Object modeling scripts:

☆ ☆ ☆ ☆

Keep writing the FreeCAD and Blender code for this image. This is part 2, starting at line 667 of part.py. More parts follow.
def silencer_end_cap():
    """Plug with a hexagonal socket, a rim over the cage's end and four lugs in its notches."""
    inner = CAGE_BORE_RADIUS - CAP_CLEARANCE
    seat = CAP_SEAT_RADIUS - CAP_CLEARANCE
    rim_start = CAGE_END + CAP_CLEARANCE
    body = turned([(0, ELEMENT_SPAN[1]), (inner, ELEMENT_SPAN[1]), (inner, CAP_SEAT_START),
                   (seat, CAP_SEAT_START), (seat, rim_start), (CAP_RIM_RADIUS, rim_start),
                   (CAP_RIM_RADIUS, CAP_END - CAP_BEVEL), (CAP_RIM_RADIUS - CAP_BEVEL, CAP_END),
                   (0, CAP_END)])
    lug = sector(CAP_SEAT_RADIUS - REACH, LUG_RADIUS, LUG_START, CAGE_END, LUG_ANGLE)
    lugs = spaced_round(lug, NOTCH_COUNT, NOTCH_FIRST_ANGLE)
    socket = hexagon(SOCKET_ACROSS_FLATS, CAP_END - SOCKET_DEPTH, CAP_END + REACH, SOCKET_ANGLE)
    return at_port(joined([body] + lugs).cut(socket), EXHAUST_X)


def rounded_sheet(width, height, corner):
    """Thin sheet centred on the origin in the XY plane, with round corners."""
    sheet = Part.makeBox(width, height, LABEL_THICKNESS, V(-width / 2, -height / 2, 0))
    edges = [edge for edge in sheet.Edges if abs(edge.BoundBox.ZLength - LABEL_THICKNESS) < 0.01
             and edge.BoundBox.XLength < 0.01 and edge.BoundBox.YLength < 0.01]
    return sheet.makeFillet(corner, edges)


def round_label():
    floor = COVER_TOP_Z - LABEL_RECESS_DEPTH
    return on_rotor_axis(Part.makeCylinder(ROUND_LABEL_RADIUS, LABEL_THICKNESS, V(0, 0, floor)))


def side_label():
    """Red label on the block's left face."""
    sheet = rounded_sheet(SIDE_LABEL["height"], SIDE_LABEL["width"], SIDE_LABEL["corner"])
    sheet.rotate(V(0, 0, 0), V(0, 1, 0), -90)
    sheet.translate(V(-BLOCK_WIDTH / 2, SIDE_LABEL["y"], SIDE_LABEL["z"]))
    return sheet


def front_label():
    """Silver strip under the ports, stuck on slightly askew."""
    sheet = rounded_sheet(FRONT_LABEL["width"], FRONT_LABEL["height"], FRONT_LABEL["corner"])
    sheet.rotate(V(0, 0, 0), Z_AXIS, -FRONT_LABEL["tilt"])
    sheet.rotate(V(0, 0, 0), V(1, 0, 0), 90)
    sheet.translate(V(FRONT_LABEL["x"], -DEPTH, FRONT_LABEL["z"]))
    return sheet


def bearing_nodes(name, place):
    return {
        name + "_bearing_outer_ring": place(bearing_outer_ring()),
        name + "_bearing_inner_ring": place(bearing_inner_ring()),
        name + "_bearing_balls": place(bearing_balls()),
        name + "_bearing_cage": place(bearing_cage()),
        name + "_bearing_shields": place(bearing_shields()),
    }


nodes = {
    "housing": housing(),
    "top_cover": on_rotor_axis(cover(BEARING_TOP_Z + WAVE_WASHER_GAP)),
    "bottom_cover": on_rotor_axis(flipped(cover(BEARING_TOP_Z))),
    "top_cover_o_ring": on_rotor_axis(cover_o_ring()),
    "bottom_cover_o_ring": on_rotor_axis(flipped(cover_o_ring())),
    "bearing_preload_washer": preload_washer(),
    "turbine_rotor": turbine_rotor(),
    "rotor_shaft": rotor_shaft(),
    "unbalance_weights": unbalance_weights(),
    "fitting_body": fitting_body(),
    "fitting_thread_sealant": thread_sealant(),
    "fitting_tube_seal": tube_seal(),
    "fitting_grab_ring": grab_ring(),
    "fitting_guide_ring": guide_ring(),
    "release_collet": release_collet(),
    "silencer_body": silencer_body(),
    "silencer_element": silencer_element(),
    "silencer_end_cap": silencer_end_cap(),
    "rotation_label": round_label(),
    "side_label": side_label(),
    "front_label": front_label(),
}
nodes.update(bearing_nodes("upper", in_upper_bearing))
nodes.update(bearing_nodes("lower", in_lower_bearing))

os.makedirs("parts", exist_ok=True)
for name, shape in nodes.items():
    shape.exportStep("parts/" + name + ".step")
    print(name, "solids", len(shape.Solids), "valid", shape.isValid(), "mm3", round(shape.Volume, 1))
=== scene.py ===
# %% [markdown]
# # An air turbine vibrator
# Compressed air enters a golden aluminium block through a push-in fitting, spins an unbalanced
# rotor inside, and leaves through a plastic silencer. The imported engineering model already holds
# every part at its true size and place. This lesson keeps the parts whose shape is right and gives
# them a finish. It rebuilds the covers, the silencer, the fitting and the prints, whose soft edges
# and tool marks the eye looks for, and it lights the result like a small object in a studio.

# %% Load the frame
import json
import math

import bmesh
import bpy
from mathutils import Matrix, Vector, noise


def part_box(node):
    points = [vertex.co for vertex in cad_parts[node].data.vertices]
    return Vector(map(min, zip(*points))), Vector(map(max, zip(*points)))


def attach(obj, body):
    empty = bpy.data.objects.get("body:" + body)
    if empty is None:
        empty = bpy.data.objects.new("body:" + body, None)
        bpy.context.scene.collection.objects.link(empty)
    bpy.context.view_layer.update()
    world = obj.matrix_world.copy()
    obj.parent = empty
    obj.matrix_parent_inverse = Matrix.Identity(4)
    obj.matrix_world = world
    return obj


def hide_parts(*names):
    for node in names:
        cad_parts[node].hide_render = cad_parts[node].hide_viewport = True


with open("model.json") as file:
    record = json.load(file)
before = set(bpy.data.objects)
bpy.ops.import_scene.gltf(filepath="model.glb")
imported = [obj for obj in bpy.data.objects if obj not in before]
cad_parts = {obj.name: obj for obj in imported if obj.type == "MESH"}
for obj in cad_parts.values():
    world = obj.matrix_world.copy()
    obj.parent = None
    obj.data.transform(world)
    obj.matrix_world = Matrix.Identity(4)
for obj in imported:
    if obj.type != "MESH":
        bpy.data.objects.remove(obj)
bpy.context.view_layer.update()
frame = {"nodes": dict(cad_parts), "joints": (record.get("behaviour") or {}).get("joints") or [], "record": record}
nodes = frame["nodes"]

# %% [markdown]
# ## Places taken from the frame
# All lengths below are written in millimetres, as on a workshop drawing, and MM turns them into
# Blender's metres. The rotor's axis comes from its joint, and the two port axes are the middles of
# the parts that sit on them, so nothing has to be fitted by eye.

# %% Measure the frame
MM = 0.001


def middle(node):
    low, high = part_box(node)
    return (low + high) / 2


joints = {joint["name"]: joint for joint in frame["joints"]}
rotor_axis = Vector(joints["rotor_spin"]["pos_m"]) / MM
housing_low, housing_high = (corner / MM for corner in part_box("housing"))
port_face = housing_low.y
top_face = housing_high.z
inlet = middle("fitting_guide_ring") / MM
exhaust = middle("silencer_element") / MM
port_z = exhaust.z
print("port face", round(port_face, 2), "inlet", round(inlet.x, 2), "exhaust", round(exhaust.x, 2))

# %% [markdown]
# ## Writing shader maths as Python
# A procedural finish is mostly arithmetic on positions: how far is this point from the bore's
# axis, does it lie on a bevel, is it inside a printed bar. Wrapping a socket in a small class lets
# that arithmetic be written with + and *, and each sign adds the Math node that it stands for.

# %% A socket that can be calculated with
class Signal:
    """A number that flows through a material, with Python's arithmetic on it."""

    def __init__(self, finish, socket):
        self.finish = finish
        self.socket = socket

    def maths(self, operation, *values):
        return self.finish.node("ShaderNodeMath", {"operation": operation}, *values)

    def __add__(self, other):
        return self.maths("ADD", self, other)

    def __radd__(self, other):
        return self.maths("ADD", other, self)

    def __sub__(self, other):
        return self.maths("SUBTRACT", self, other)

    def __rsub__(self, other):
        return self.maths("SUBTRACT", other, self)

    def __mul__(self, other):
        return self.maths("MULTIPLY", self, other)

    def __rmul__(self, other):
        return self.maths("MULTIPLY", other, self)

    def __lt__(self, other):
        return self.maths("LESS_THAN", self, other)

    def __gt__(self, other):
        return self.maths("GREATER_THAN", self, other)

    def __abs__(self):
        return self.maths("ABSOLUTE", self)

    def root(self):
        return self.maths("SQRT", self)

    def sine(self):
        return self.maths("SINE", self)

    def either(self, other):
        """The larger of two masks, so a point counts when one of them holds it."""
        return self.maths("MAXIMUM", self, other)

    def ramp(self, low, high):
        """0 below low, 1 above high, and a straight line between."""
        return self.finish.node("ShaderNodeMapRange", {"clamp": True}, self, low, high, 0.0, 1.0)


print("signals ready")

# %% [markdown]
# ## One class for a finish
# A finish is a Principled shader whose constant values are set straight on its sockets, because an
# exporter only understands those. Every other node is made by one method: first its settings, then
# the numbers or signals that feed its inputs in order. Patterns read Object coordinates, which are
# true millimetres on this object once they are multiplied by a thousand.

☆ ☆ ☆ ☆

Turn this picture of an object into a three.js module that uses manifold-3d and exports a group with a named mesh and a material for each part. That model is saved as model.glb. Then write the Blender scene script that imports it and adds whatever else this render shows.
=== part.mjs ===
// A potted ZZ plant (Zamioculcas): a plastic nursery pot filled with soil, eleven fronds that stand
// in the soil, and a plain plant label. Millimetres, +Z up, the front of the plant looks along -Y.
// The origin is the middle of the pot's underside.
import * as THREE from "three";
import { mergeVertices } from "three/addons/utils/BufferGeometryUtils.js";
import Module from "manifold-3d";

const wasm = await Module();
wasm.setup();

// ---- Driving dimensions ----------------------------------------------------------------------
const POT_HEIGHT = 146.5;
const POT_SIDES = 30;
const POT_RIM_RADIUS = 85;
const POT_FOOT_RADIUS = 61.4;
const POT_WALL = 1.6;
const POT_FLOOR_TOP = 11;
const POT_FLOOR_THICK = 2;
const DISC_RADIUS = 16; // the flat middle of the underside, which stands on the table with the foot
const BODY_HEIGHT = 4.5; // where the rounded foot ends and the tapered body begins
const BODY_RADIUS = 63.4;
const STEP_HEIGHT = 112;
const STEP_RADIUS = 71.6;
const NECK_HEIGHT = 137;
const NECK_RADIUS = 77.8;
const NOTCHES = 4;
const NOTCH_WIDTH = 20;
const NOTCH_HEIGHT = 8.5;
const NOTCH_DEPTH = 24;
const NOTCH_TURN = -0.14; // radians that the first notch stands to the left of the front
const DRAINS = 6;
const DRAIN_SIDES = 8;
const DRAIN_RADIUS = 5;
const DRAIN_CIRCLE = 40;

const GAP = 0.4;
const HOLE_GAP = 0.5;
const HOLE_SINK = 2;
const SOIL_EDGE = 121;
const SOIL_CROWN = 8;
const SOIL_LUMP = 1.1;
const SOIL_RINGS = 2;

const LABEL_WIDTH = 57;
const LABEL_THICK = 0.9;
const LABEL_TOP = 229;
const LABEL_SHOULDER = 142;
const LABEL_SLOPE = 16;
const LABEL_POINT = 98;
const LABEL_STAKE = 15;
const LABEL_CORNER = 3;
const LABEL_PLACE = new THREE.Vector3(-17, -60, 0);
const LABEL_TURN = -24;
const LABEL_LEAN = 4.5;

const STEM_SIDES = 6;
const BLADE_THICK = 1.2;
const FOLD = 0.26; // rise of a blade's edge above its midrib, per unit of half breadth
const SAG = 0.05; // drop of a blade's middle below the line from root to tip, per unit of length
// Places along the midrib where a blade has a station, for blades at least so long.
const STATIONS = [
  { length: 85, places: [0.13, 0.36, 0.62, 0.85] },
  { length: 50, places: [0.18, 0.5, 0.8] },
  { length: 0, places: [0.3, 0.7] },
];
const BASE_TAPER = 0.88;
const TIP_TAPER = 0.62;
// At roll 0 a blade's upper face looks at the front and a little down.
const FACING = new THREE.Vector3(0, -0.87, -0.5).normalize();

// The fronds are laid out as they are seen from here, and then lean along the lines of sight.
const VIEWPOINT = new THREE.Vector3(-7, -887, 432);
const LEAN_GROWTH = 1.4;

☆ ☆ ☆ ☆

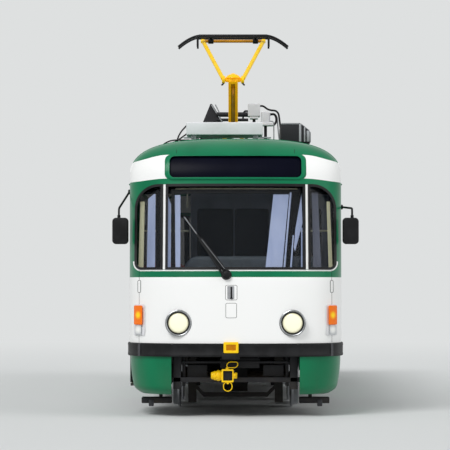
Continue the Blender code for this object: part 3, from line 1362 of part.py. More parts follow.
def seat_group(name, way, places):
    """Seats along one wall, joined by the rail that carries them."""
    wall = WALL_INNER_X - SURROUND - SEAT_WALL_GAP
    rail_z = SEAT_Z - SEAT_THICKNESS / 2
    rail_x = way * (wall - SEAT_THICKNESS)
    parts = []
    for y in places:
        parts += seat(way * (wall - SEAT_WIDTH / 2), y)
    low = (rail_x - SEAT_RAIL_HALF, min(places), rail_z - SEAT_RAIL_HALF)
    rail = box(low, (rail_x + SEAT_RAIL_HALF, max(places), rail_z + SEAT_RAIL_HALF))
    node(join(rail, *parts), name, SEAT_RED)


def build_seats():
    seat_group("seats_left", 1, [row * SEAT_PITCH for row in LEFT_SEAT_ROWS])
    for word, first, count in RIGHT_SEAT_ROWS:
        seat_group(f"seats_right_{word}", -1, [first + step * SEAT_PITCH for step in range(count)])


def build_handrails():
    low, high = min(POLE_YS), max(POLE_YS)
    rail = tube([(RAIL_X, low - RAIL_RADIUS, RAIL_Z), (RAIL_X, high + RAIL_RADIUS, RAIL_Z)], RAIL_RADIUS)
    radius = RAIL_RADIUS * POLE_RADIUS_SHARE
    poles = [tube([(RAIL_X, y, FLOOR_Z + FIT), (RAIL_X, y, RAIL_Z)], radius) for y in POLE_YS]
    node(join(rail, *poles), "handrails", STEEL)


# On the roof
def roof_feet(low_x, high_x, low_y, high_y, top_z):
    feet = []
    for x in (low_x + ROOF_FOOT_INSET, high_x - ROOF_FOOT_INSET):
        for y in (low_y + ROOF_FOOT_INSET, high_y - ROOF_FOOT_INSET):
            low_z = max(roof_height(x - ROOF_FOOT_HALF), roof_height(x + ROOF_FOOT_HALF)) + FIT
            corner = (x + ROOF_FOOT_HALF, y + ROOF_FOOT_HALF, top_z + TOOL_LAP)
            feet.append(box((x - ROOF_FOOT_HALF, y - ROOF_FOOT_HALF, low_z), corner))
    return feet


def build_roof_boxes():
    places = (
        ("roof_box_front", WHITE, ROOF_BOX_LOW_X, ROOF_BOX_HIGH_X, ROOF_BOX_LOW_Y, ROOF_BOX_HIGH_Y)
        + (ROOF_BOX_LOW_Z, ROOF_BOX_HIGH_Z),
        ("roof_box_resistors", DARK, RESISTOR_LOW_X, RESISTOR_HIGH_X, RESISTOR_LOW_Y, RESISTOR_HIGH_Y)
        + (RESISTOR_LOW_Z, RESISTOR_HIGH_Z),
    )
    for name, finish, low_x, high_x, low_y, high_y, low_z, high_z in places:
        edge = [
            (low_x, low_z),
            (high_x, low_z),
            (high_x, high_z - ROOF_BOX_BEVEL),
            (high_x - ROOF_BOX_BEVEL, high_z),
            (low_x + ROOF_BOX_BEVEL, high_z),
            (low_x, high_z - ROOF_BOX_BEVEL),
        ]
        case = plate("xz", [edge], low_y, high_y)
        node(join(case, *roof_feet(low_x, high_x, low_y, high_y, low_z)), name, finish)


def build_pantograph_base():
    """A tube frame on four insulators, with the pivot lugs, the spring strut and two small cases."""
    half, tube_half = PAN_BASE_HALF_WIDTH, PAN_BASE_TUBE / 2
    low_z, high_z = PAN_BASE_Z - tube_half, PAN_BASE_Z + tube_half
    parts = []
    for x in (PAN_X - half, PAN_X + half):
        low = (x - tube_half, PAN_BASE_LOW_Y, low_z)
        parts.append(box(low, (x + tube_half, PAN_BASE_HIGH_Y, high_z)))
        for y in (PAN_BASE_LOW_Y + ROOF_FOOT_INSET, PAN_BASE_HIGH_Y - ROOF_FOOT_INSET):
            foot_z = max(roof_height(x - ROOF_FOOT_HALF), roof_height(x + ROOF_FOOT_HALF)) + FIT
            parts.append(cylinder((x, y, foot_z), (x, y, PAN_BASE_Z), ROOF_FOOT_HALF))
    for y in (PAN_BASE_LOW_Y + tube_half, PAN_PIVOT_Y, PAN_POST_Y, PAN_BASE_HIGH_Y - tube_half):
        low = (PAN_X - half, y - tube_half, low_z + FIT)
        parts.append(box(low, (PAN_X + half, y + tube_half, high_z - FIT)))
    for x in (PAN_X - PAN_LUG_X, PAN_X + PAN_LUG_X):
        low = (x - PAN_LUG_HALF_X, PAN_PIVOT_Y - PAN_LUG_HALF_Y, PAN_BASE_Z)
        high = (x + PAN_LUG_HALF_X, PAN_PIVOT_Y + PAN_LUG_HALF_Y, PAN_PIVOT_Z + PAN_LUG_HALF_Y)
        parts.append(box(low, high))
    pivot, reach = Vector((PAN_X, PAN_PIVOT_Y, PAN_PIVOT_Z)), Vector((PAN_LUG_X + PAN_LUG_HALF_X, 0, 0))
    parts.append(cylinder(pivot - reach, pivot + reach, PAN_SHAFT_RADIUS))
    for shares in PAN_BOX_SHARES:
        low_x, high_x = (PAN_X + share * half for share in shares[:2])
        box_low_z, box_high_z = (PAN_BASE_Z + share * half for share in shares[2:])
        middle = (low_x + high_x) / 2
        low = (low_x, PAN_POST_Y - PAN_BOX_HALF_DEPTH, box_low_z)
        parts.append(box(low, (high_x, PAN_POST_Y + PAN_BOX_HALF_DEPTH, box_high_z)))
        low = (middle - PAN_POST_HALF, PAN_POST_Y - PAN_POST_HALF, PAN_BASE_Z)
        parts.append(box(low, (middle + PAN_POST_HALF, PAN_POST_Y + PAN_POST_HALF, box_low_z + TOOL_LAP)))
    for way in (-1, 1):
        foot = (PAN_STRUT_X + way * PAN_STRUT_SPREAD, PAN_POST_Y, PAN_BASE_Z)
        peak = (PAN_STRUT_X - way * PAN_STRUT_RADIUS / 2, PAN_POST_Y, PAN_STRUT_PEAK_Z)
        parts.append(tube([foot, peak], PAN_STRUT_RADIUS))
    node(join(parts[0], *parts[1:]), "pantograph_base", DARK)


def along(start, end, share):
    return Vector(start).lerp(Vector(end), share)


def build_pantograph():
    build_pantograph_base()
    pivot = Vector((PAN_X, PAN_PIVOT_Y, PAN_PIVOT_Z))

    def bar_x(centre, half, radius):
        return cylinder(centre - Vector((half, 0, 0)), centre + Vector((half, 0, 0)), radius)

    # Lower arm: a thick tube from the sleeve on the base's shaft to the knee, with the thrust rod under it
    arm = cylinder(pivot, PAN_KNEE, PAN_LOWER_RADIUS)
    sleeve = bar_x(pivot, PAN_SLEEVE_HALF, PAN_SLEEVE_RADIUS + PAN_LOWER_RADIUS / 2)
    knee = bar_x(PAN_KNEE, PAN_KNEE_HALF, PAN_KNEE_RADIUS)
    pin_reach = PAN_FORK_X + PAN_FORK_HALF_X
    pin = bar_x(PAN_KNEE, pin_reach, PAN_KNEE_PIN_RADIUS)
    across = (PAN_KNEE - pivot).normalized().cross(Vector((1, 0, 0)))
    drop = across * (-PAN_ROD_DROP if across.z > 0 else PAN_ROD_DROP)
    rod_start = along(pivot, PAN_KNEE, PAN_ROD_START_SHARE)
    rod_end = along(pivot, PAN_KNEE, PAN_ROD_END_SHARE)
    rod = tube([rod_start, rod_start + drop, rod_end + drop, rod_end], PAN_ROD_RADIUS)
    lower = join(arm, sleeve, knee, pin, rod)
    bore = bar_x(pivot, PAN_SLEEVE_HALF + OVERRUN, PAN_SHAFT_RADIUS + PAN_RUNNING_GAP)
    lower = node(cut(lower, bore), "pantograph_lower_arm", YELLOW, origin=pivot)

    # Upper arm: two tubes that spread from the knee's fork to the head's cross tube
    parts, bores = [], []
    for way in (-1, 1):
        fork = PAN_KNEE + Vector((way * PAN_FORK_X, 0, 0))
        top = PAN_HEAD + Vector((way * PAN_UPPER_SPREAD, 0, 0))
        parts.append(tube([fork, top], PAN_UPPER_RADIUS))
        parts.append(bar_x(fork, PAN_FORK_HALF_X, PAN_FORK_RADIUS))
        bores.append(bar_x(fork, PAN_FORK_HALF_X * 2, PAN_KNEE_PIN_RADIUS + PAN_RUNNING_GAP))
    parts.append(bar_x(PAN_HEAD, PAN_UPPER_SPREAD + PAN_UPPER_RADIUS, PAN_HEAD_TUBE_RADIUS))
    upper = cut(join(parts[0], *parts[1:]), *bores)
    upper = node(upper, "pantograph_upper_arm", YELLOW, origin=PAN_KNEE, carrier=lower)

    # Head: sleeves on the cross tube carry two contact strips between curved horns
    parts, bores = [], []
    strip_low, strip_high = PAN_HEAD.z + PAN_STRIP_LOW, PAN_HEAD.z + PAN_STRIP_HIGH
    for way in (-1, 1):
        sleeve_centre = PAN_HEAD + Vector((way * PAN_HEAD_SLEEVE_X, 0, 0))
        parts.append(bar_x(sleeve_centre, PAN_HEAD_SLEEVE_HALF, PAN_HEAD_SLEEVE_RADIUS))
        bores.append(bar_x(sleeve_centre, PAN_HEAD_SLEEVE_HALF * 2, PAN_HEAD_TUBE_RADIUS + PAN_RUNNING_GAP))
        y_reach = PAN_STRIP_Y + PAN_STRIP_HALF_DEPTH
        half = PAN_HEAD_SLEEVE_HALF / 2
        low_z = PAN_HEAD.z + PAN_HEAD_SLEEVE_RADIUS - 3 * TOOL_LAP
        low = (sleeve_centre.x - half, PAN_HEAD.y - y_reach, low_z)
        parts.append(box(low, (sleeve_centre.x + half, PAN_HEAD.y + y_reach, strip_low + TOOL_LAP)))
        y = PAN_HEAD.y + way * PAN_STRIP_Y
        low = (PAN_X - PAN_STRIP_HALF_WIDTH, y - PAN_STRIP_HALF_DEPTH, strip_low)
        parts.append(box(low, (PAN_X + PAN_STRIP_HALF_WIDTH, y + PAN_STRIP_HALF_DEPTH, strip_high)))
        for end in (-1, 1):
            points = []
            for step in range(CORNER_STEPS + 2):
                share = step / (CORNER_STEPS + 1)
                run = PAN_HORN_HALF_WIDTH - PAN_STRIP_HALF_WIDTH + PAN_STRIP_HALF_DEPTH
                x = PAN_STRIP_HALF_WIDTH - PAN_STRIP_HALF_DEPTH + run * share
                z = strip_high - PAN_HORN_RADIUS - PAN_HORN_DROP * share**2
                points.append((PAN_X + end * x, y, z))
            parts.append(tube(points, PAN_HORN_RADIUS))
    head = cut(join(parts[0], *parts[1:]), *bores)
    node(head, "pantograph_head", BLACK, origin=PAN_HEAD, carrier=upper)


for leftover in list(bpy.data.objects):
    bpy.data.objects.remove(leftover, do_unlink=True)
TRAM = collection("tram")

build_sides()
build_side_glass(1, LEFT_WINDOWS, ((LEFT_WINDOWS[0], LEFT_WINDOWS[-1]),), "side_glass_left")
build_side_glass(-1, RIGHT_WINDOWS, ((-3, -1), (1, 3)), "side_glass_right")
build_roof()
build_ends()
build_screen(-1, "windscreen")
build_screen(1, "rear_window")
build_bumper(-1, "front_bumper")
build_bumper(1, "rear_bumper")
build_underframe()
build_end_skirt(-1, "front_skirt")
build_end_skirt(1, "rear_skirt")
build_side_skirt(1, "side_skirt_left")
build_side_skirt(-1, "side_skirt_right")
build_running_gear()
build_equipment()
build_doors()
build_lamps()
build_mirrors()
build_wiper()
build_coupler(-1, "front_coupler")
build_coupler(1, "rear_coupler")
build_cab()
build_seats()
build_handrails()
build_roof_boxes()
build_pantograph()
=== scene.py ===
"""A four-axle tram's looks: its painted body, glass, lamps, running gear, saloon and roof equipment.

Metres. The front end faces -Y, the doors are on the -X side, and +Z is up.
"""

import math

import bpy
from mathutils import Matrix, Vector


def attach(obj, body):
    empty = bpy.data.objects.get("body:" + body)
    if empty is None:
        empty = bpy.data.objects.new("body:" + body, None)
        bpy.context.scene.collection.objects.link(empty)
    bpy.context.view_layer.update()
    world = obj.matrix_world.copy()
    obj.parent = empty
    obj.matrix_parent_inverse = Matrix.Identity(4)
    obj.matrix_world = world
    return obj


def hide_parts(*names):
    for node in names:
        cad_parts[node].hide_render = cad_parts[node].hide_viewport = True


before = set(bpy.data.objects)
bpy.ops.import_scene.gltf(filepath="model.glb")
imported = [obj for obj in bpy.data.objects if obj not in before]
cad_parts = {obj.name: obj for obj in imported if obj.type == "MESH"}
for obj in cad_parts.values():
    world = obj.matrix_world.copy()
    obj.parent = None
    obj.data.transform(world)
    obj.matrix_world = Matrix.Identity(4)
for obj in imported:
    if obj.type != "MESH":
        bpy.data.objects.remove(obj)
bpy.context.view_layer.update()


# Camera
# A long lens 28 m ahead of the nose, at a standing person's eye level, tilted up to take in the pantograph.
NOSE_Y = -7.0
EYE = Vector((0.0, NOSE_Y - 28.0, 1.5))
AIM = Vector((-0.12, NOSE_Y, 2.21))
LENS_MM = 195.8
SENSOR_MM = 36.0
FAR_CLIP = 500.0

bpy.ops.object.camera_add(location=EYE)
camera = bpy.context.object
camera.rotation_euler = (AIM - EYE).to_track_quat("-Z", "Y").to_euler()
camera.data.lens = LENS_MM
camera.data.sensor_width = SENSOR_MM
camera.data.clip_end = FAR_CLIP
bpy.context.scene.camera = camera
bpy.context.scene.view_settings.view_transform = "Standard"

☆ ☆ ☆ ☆

### EXERCISE
Write out, from the lines above, only those from the line with "for name, shape" to the line with "# and tool marks", exactly as given, including the first and the last.

### SOLUTION FOR THIS EXERCISE
for name, shape in nodes.items():
    shape.exportStep("parts/" + name + ".step")
    print(name, "solids", len(shape.Solids), "valid", shape.isValid(), "mm3", round(shape.Volume, 1))
=== scene.py ===
# %% [markdown]
# # An air turbine vibrator
# Compressed air enters a golden aluminium block through a push-in fitting, spins an unbalanced
# rotor inside, and leaves through a plastic silencer. The imported engineering model already holds
# every part at its true size and place. This lesson keeps the parts whose shape is right and gives
# them a finish. It rebuilds the covers, the silencer, the fitting and the prints, whose soft edges
# and tool marks the eye looks for, and it lights the result like a small object in a studio.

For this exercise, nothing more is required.